The European Court of Human Rights (ECHR) has ruled that a firm that read an employee’s Yahoo Messenger account while he was a work did nothing wrong.

The employee, a Romanian engineer, had previously lost his case in a local court but had pursued the matter to the ECHR. His claim that he had a right to a private life had been breached when his employers accessed a Yahoo Messenger account he had set up for work as well as a personal account.

The employer had banned its staff from sending personal messages at work and the judges felt that it had been necessary for his employer to access his records, which they deemed reasonable as this was a proportionate step because the firm did not access other information stored on his work computer. They also took into consideration that the employee had had prior warnings that the company could and would check his messages.

However, this ruling raises more questions than it answers, such as why did the judges not comment on the employer accessing the employee’s second personal account. Also, they did not elaborate on whether the ruling would have been different had the employee used his own personal device.

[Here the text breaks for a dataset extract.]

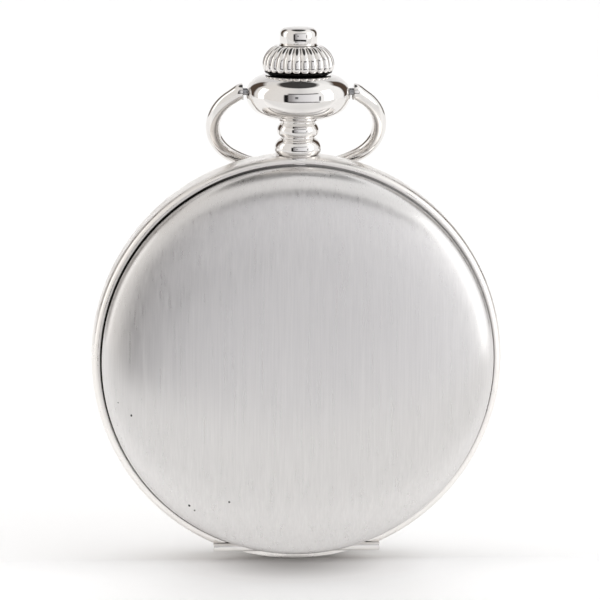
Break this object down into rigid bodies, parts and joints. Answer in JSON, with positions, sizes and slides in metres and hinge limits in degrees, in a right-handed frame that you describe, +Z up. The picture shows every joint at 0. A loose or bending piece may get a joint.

The judges said: "The employer acted within its disciplinary powers since, as the domestic courts found, it had accessed the Yahoo Messenger account on the assumption that the information in question had been related to professional activities and that such access had therefore been legitimate. The court sees no reason to question these findings."

Will this start a trend of employers checking up on the private messaging accounts of their staff? I guess we'll have to wait and see.